I think that you have to take what the market gives you when it comes to house-hacking.
The problem is:
A traditionally financed low-down payment house-hack with traditional long-term rents simply won't cash flow during occupancy, or after, in many MCOL-HCOL markets in the US.
95% leverage at even 5.7% just won't work in a lot of cases right now. Hard to produce cash flow or break even with that much debt, at that rate.
House-hackers, however enjoy certain one time (non-scalable) advantages that should be taken advantage of in the early days:
- They can assume pre-existing debt like VA and FHA Loans (rather than take it on Subject-To which is dramatically riskier).
- They can rent by the room and self-manage to produce day 1 cash flow.
- Many of these HCOL areas also have strict limitations on AirBnB or short-term rentals... that do not apply to owner-occupants - thus allowing for extreme cashflow potential for house-hackers.

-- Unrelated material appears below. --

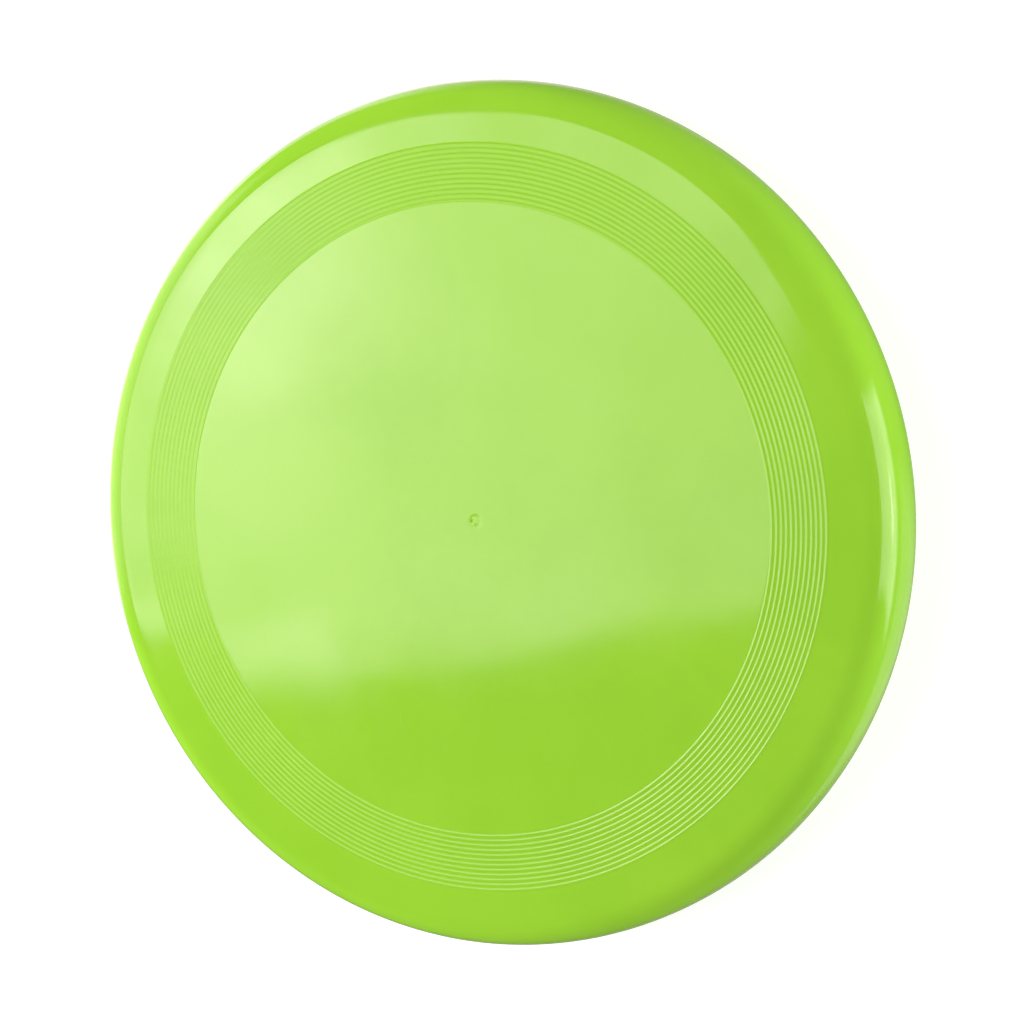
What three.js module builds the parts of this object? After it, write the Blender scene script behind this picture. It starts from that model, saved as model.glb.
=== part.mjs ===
// A flying disc for games of catch on a lawn, in millimetres, with +Z up.
// It rests on the foot of its rim at z = 0, and its axis is the Z axis.
//
// The real disc is a single injection moulding, so it is one closed body of revolution: a thin plate,
// slightly crowned, with a band of raised rings near its edge, a full shoulder and a deep rim.
// It is open underneath, where the fingers of the throwing hand go.

import * as THREE from 'three';

// Driving dimensions.
const DIAMETER = 270;
const HEIGHT = 30.4; // from the foot to the middle of the plate
const PLATE_THICKNESS = 1.7;
const PLATE_FLAT_RADIUS = 30; // the plate is quite flat inside this radius
const PLATE_CROWN = 0.4; // how far the plate falls from its flat middle to the first ring
const BAND_SLOPE = 0.08; // how far it falls for each millimetre outwards from there
const RING_COUNT = 12;
const RING_PITCH = 1.55;
const RING_HEIGHT = 0.09; // the rings can be felt with a fingertip, and hardly show from the side
const RING_WIDTH = 1.0;
const FIRST_RING_RADIUS = 98.4;
const SHOULDER_WIDTH = 9; // from the end of the plate's slope out to the widest point
const SHOULDER_FULLNESS = 0.69; // nearer to 1 is squarer
const WIDEST_HEIGHT = 11;
const FOOT_INSET = 2.8; // from the widest radius in to the outer edge of the foot
const FOOT_WIDTH = 1.2; // the flat ring that touches the ground
const LIP_ROUNDING = 1.6;
const WALL_DRAFT = 0.015; // taper of the inner wall, which lets the moulding leave its core
const WALL_TOP = 19; // where the inner wall turns into the hollow's corner
const CORNER_WIDTH = 8; // from the inner wall in to the underside of the plate

// Steps round the axis and along the curved stretches of the outline.
const SEGMENTS = 72;
const CORNER_STEPS = 5;
const LIP_STEPS = 3;
const WALL_STEPS = 5;
const SHOULDER_STEPS = 8;
const CROWN_STEPS = 3;

// Handles of this share of the way to the corner make a quarter of an ellipse.
const QUARTER = 0.5523;

const outerRadius = DIAMETER / 2;
const bandStart = FIRST_RING_RADIUS - RING_PITCH / 2;
const bandEnd = bandStart + RING_COUNT * RING_PITCH;
const shoulderStart = outerRadius - SHOULDER_WIDTH;
const footOuter = outerRadius - FOOT_INSET;
const footInner = footOuter - FOOT_WIDTH;
const lipInner = footInner - LIP_ROUNDING;
const wallTopRadius = lipInner - WALL_DRAFT * (WALL_TOP - LIP_ROUNDING);
const cornerStart = wallTopRadius - CORNER_WIDTH;

/** A point of the outline, at a radius from the axis and a height above the ground. */
function at(radius, height) {
  return new THREE.Vector2(radius, height);
}

/** A point on the top of the plate, leaving the rings out. */
function onPlate(radius) {
  const outwards = (radius - PLATE_FLAT_RADIUS) / (bandStart - PLATE_FLAT_RADIUS);
  const crowned = THREE.MathUtils.clamp(outwards, 0, 1) ** 2 * PLATE_CROWN;
  const sloped = Math.max(0, radius - bandStart) * BAND_SLOPE;
  return at(radius, HEIGHT - crowned - sloped);
}

/** A point on the underside of the plate. */
function underPlate(radius) {
  return at(radius, onPlate(radius).y - PLATE_THICKNESS);
}

/** The points of the crowned plate, from its flat middle out to the first ring. */
function crown(pointAt) {
  const points = [];
  for (let step = 0; step <= CROWN_STEPS; step += 1) {
    points.push(pointAt(THREE.MathUtils.lerp(PLATE_FLAT_RADIUS, bandStart, step / CROWN_STEPS)));
  }
  return points;
}

/** A curve from one point to another that rounds off a corner, without its first point. */
function rounded(from, corner, to, steps, fullness = QUARTER) {
  const leaving = from.clone().lerp(corner, fullness);
  const arriving = to.clone().lerp(corner, fullness);
  return new THREE.CubicBezierCurve(from, leaving, arriving, to).getPoints(steps).slice(1);
}

/** The underside, from the middle of the plate out to the inner wall and down to the foot. */
function undersideOutline() {
  const plateEdge = underPlate(cornerStart);
  const wallTop = at(wallTopRadius, WALL_TOP);
  const wallFoot = at(lipInner, LIP_ROUNDING);
  return [
    underPlate(0),
    ...crown(underPlate),
    plateEdge,
    ...rounded(plateEdge, underPlate(wallTopRadius), wallTop, CORNER_STEPS),
    wallFoot,
    ...rounded(wallFoot, at(lipInner, 0), at(footInner, 0), LIP_STEPS),
  ];
}

/** The outside of the rim, from the foot up to the widest point and over the shoulder. */
function rimOutline() {
  const foot = at(footOuter, 0);
  const widest = at(outerRadius, WIDEST_HEIGHT);
  const shoulder = onPlate(shoulderStart);
  return [
    foot,
    ...rounded(foot, at(outerRadius, 0), widest, WALL_STEPS),
    ...rounded(widest, onPlate(outerRadius), shoulder, SHOULDER_STEPS, SHOULDER_FULLNESS),
  ];
}

/** The band of raised rings, from its outer edge in to the first ring: a low ridge for each. */
function ringOutline() {
  const points = [onPlate(bandEnd)];
  for (let ring = RING_COUNT - 1; ring >= 0; ring -= 1) {
    const ringRadius = FIRST_RING_RADIUS + ring * RING_PITCH;
    const crest = onPlate(ringRadius);
    crest.y += RING_HEIGHT;
    points.push(onPlate(ringRadius + RING_WIDTH / 2), crest, onPlate(ringRadius - RING_WIDTH / 2));
  }
  return points;
}

/** The whole section, which starts and ends on the axis. */
function discOutline() {
  const plateTop = crown(onPlate).reverse();
  return [...undersideOutline(), ...rimOutline(), ...ringOutline(), ...plateTop, onPlate(0)];
}

/** Lime-green polyethylene, glossy from a polished mould. */
function limePlastic() {
  return new THREE.MeshStandardMaterial({ color: 0x96cf33, roughness: 0.2, metalness: 0 });
}

function makeDisc() {
  const geometry = new THREE.LatheGeometry(discOutline(), SEGMENTS);
  geometry.rotateX(Math.PI / 2);
  const disc = new THREE.Mesh(geometry, limePlastic());
  disc.name = 'disc';
  return disc;
}

const group = new THREE.Group();
group.name = 'flying_disc';
group.add(makeDisc());

export default group;
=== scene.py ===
"""A lime-green flying disc on a pale floor, in soft studio light.

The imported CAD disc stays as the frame. A finer disc of the same shape and size stands for it here:
its rings are round, the mould's parting seam and gate scar are there, and its plastic is finished.
Lengths are in metres, in the CAD frame: the disc's axis is Z, and its foot rests on z = 0.
"""

import math

import bpy
from mathutils import Matrix, Vector


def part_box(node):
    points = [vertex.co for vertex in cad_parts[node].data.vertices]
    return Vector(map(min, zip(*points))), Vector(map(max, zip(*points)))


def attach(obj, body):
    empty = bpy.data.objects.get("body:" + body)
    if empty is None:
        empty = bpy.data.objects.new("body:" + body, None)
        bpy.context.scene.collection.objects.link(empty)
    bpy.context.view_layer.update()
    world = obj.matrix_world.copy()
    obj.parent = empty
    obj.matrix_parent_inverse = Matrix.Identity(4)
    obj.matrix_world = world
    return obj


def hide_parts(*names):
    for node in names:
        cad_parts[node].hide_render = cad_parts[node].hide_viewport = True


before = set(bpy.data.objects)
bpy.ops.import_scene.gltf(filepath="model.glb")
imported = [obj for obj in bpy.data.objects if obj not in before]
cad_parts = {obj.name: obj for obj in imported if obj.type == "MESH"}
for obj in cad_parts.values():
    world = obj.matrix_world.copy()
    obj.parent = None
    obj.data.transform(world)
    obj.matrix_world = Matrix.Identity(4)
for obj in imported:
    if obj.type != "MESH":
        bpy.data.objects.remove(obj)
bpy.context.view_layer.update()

MM = 0.001
WHITE = (1, 1, 1, 1)

# The disc's driving dimensions. Its radius and height come from the CAD frame.
disc_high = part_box("disc")[1]
RADIUS = disc_high.x
HEIGHT = disc_high.z
PLATE_THICKNESS = 1.7 * MM
PLATE_FLAT_RADIUS = 30 * MM  # the plate is quite flat inside this radius
PLATE_CROWN = 0.4 * MM  # how far it falls from there to the first ring
BAND_SLOPE = 0.08  # how steeply it falls from the first ring outwards
RING_COUNT = 12
RING_PITCH = 1.55 * MM
RING_HEIGHT = 0.09 * MM
RING_WIDTH = 1.0 * MM
FIRST_RING_RADIUS = 98.4 * MM
SHOULDER_WIDTH = 9 * MM
SHOULDER_FULLNESS = 0.69  # nearer to 1 is squarer
WIDEST_HEIGHT = 11 * MM
FOOT_INSET = 2.8 * MM
FOOT_WIDTH = 1.2 * MM
LIP_ROUNDING = 1.6 * MM
WALL_DRAFT = 0.015  # taper of the inner wall, which lets the moulding leave its core
WALL_TOP = 19 * MM  # where the inner wall turns into the hollow's corner
CORNER_WIDTH = 8 * MM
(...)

If no one but owner-occupants can STR... then that should mean opportunity for owner-occupants who STR their primary residences in many jurisdictions.

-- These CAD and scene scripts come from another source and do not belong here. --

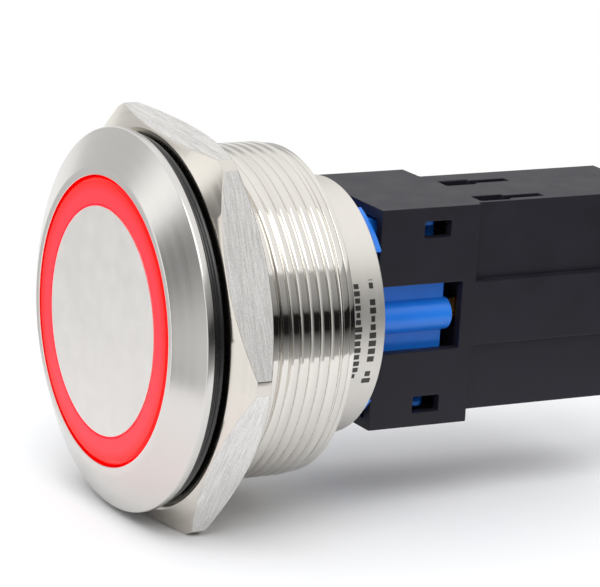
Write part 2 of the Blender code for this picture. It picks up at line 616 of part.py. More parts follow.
def switch_base():
    """Moulded block: a disc in the barrel, a flange, a rear block with side ribs, and posts for the axle."""
    ring_front = BARREL_END - SNAP_RING_INSET - SNAP_RING_T - SLIDE_GAP
    ring_rear = BARREL_END - SNAP_RING_INSET + SLIDE_GAP
    groove_r = BASE_R - SNAP_RING_W / 2
    profile = [(0, BASE_FRONT), (BASE_R, BASE_FRONT), (BASE_R, ring_front), (groove_r, ring_front)]
    profile += [(groove_r, ring_rear), (BASE_R, ring_rear), (BASE_R, FLANGE_FRONT)]
    profile += [(BASE_FLANGE_D / 2, FLANGE_FRONT), (BASE_FLANGE_D / 2, FLANGE_REAR), (0, FLANGE_REAR)]
    base = add("switch_base", lathe_mesh("switch_base", profile), "blue_plastic")
    root = BASE_FRONT + MM
    in_disc = FLANGE_FRONT - SLIDE_GAP / 2
    flange_y = (FLANGE_FRONT, FLANGE_REAR + MM)
    for side in (-1, 1):
        beyond_x = sorted((side * (BLOCK_X - SLIDE_GAP), side * BASE_FLANGE_D))
        beyond_z = sorted((side * (BLOCK_Z - SLIDE_GAP), side * BASE_FLANGE_D))
        cut(base, block_mesh("flange_cut", beyond_x, flange_y, (-BASE_FLANGE_CUT_Z, BASE_FLANGE_CUT_Z)))
        cut(base, block_mesh("flange_cut", (-BASE_FLANGE_CUT_X, BASE_FLANGE_CUT_X), flange_y, beyond_z))
    join(base, block_mesh("block", (-BLOCK_X, BLOCK_X), (in_disc, BLOCK_END), (-BLOCK_Z, BLOCK_Z)))
    join(base, block_mesh("ledges", (-LEDGE_X, LEDGE_X), (in_disc, LEDGE_END), (-BASE_LEDGE_Z, BASE_LEDGE_Z)))
    rib_end = PLUG_FRONT + BASE_RIB_L
    rib_x = LAMP_X + BASE_RIB_OUT
    nose_start = PLUG_FRONT + WINDOW_Y + SLIDE_GAP
    nose_x = PLUG_X - PLUG_WALL - SLIDE_GAP
    nose_top = BLOCK_Z - SLIDE_GAP
    post_front = AXLE_Y - AXLE_BORE_R - EYE_WALL
    for side in (-1, 1):
        join(base, rod_mesh("rib", BASE_RIB_D / 2, in_disc, rib_end, "Y", (side * rib_x, -BASE_RIB_DROP)))
        post_x = sorted((side * POST_X, side * (POST_X + POST_T)))
        join(base, block_mesh("post", post_x, (post_front, root), (-POST_Z, POST_Z)))
        for up in (-1, 1):
            section = [(BLOCK_X - MM, nose_top), (nose_x, nose_top), (nose_x, nose_top - NOSE_TIP_H)]
            section += [(BLOCK_X, nose_top - NOSE_H), (BLOCK_X - MM, nose_top - NOSE_H)]
            outline = [(side * px, up * pz) for px, pz in section]
            join(base, prism_mesh("nose", outline, (nose_start, nose_start + NOSE_L)))
    reach = POST_X + POST_T + MM
    cut(base, rod_mesh("axle_bore", AXLE_BORE_R, -reach, reach, "X", (AXLE_Y, 0)))
    for _, x, z in pin_places():
        half_x, half_z = PIN_T / 2 + SLIDE_GAP, PIN_W / 2 + SLIDE_GAP
        cut(base, block_mesh("slot", (x - half_x, x + half_x), (BASE_FRONT - MM, rib_end + MM),
                             (z - half_z, z + half_z)))


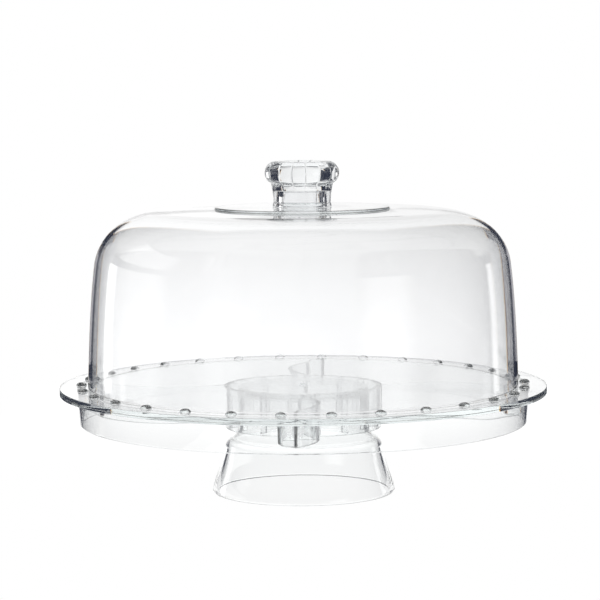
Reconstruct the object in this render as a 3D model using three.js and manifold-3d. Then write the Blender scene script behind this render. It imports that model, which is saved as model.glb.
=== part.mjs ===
// Cake stand with a dome lid, all in clear moulded acrylic.
// Four separate pieces stand on one vertical axis: a flared pedestal, a round serving tray that
// drops over the pedestal's plug, a dome lid that rests on the tray, and the knob bonded to the dome.
// Millimetres, +Z up, origin at the centre of the pedestal's foot, on the table. -Y is the front.

import * as THREE from 'three';
import { mergeVertices } from 'three/addons/utils/BufferGeometryUtils.js';
import Module from 'manifold-3d';

const wasm = await Module();
wasm.setup();

// Driving dimensions: overall
const TRAY_TOP = 69.3;          // height of the serving surface above the table
const TRAY_RADIUS = 156;        // outer edge of the tray
const DOME_RADIUS = 137.9;      // outside of the dome at its rim
const PLUG_RADIUS = 42.3;       // pedestal plug that locates the tray
const REST_GAP = 0.3;           // clearance drawn between pieces that rest on each other
const BOND_GAP = 0.1;           // adhesive film between knob and dome

// Driving dimensions: tray
const PLATE_THICKNESS = 4.3;
const SKIRT_RADIUS = 144.5;       // outside of the skirt where it leaves the plate
const SKIRT_DRAFT = 1.1;        // how much the skirt narrows towards its lower edge
const SKIRT_WALL = 2.2;
const SKIRT_BOTTOM = 46.1;
const RING_RADIUS = 50.2;       // outside of the socket ring
const RING_WALL = 2.4;
const RING_BOTTOM = 43.1;
const RIB_COUNT = 16;
const RIB_WIDTH = 1.6;
const RIB_TIP_RADIUS = PLUG_RADIUS + 0.4;
const BEAD_COUNT = 30;
const BEAD_CIRCLE = 142.4;
const BEAD_RADIUS = 3.4;
const BEAD_HEIGHT = 2.1;
const DIVIDER_COUNT = 4;
const DIVIDER_WALL = 2.2;

// Driving dimensions: dome and knob
const DOME_WALL = 2.5;
const DISC_RADIUS = 56;         // raised flat seat on the crown of the dome
const DISC_STEP = 1.5;
const CROWN_HEIGHT = 112.4;     // crown beside the disc, above the dome's rim
const KNOB_FLUTES = 16;
const BOSS_RADIUS = 12.8;        // low boss on the seat that centres the knob
const BOSS_HEIGHT = 2.8;
const KNOB_HOLLOW_RADIUS = 13.2;
const KNOB_HOLLOW_HEIGHT = 10.8;

// Driving dimensions: pedestal
const PEDESTAL_WALL = 3;
const WAIST_RADIUS = 51.1;      // outside, where the flare ends and the shoulder starts to round
const WAIST_HEIGHT = 31;
const SHOULDER_ROUNDING = 8.2;

const PLATE_UNDERSIDE = TRAY_TOP - PLATE_THICKNESS;
const PLUG_TOP = PLATE_UNDERSIDE - REST_GAP;
const DOME_BASE = TRAY_TOP + REST_GAP;
const DISC_TOP = DOME_BASE + CROWN_HEIGHT + DISC_STEP;

// Sides of each turned shape
const TRAY_SIDES = 60;
const DOME_SIDES = 56;
const PEDESTAL_SIDES = 40;
const BEAD_SIDES = 8;
const KNOB_SIDES = KNOB_FLUTES * 4;

const point = (r, z) => new THREE.Vector2(r, z);

// Points along a list of curves, without the doubled points where two of them meet.
function trace(...pieces) {
  const points = pieces.flatMap(([curve, steps]) => curve.getPoints(steps));
  return points.filter((p, i) => i === 0 || p.distanceTo(points[i - 1]) > 1e-4);
}

const line = (a, b) => [new THREE.LineCurve(a, b), 1];
const bend = (a, control, b, steps) => [new THREE.QuadraticBezierCurve(a, control, b), steps];
const sweep = (a, c1, c2, b, steps) => [new THREE.CubicBezierCurve(a, c1, c2, b), steps];

function arc(centreR, centreZ, radius, fromDegrees, toDegrees, steps) {
  const from = THREE.MathUtils.degToRad(fromDegrees);
  const to = THREE.MathUtils.degToRad(toDegrees);
  return [new THREE.EllipseCurve(centreR, centreZ, radius, radius, from, to, to < from), steps];
}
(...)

- Large remodels or construction projects (Live in Flip) can be self-managed, worked on directly, and the value add, after 2 years, is largely tax free up to certain limits.

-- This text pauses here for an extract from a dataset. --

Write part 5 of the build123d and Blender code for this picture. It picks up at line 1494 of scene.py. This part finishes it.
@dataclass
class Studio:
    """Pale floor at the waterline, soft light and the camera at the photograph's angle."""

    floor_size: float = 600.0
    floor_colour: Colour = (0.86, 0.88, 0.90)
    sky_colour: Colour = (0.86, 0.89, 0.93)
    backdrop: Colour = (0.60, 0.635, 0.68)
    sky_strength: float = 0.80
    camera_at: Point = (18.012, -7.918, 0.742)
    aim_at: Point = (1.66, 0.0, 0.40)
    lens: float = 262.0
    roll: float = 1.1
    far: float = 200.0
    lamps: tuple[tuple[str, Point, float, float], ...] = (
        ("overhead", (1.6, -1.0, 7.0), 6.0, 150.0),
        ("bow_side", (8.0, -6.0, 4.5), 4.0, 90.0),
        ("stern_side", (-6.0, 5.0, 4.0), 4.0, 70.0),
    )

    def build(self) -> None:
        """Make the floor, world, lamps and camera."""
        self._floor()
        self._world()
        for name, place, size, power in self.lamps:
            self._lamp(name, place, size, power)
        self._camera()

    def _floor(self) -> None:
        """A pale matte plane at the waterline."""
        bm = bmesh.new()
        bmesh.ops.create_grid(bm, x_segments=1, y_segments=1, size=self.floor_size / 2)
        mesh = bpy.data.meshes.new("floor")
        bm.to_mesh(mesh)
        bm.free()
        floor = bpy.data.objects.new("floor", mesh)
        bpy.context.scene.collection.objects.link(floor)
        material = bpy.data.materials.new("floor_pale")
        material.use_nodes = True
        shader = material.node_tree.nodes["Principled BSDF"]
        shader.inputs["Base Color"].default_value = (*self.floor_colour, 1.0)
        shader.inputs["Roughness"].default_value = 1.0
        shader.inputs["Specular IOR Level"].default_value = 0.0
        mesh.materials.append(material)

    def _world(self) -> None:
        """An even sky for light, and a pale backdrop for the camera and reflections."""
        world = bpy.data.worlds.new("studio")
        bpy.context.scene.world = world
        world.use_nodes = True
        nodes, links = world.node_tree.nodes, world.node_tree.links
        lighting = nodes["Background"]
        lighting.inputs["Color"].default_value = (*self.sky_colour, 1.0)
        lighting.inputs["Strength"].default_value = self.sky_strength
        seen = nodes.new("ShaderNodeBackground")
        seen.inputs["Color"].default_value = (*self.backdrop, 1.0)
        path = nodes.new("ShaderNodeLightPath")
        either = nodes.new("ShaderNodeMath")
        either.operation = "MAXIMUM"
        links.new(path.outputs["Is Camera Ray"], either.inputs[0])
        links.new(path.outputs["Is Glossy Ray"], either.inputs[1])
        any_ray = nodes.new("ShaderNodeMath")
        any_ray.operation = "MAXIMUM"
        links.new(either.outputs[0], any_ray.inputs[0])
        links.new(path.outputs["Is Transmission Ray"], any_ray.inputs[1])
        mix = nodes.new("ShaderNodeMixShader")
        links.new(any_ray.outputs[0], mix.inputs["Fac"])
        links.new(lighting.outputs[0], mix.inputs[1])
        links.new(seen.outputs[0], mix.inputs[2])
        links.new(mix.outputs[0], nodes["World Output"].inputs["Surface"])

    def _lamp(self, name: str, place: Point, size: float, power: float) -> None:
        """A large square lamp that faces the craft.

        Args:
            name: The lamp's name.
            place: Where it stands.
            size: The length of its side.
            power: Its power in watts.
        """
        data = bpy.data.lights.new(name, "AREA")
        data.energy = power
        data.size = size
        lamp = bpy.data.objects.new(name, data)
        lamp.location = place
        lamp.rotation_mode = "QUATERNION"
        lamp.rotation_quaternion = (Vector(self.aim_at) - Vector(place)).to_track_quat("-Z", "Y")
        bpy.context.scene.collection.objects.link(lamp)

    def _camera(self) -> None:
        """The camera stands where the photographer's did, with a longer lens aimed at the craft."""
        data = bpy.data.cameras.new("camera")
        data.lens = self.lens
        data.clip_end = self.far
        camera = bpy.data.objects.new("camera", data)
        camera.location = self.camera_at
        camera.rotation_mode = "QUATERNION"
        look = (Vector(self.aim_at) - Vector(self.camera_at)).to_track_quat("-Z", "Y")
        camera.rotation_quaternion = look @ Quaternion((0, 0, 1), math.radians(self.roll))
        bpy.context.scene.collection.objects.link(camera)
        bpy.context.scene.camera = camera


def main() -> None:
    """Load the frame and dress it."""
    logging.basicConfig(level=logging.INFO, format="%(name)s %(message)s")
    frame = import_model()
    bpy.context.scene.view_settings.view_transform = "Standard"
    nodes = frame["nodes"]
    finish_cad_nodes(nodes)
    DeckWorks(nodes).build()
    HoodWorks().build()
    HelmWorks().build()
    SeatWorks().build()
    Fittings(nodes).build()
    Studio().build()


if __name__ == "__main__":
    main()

- Many areas around the country allow for ADU Construction - house-hackers enjoy similar benefits to remodeling projects by being naturally on-site for ADU construction.
Putting it all together:
If I were starting over and looking for a house-hack in Denver, CO today, I'd be looking for a 4 bed / 3 bath property in the $500K - $600K range in an up and coming area (like Aurora near the medical campus). I'd be looking for a property with an assumable mortgage on AssumableLoanFinder.com (Screenshot below of live deals available today for a house-hacker). I'd underwrite the property, with that low interest rate assumable mortgage, to cash flow positively from day 1 as a long-term rental, but be willing and able to use the rent by the room strategy or to rent out part of the property as a Short Term Rental to dramatically increase cash flow during my occupancy.
The ideal property would meet the above criteria, AND would have a large yard, or ideally, a detached garage that was a suitable candidate for an ADU construction project (CO now allows ADU construction on most properties), and/or a primary structure that had lots of value-add potential.
This might give a one-time (non-scalable) boost to cash flow, offer multiple value-add options, and allow the house-hacker peace of mind, via the assumed mortgage, in long-term breakeven or positive cash flow in the event that the value-add plans end up not being executed, and/or the person has to move out, and rent by the room or STR become unavailable for some reason at a future date.